Thread safetyness in Python
Oren Tirosh
oren-py-l at hishome.net
Wed Jul 3 14:18:14 EDT 2002
On Wed, Jul 03, 2002 at 10:34:28AM -0500, Skip Montanaro wrote:
>
> Oren> So a+=1 isn't atomic, but l+=[1] is. Interesting.
>
> How so?
>
> >>> def f(l):
> ... l += [1]
> ...
> >>> dis.dis(f)
> 0 LOAD_FAST 0 (l)
> 3 LOAD_CONST 1 (1)
> 6 BUILD_LIST 1
> 9 INPLACE_ADD
> 10 STORE_FAST 0 (l)
> 13 LOAD_CONST 0 (None)
> 16 RETURN_VALUE
>
> Looks to me like there's the opportunity for another thread to sneak in
> there and modify l between the LOAD_FAST and STORE_FAST instructions...

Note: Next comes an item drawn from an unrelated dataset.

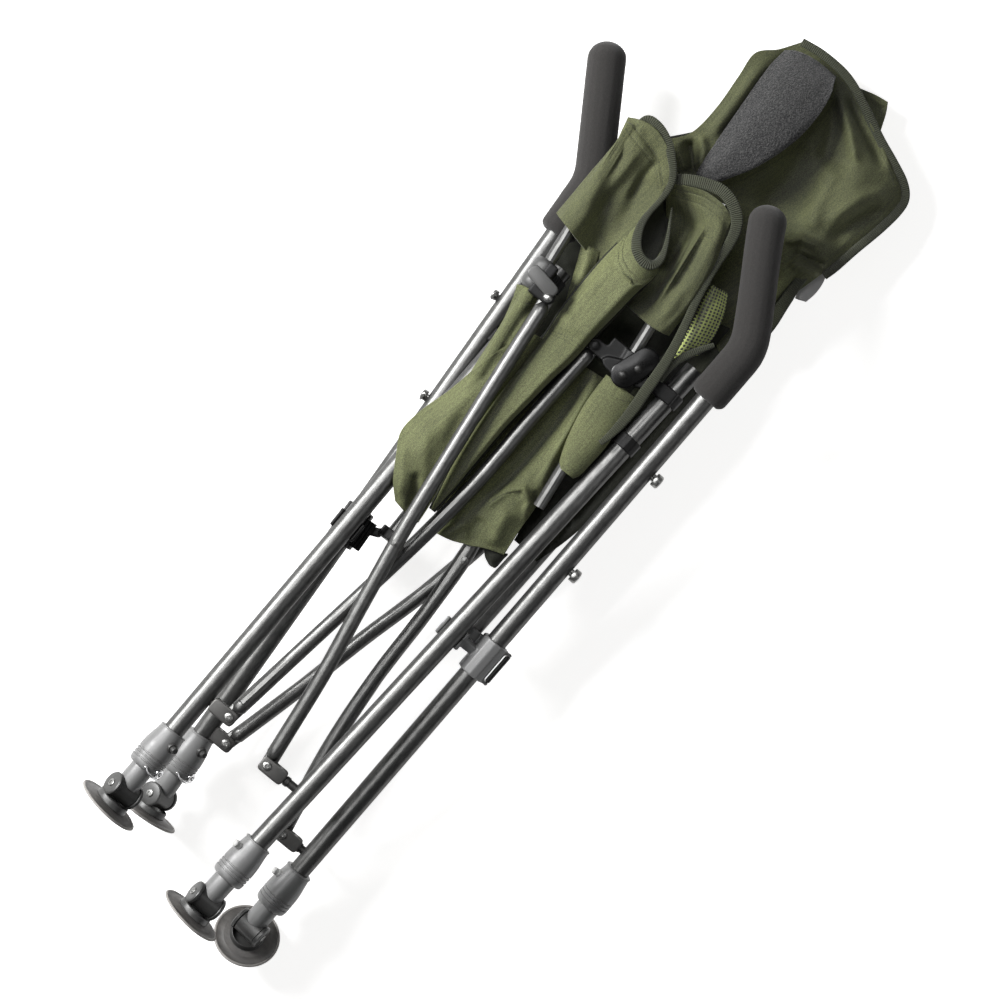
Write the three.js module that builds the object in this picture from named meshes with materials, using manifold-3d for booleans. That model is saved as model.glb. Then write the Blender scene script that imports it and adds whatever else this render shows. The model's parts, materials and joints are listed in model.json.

That is also true of l.append(1) - if another thread modifies the binding
of the name l it doesn't matter so much if the append operation on the
object it previously pointed to was atomic or not.
Assuming the two threads both use l+=[x] or otherwise modify the object but
avoid rebinding the reference they should be ok.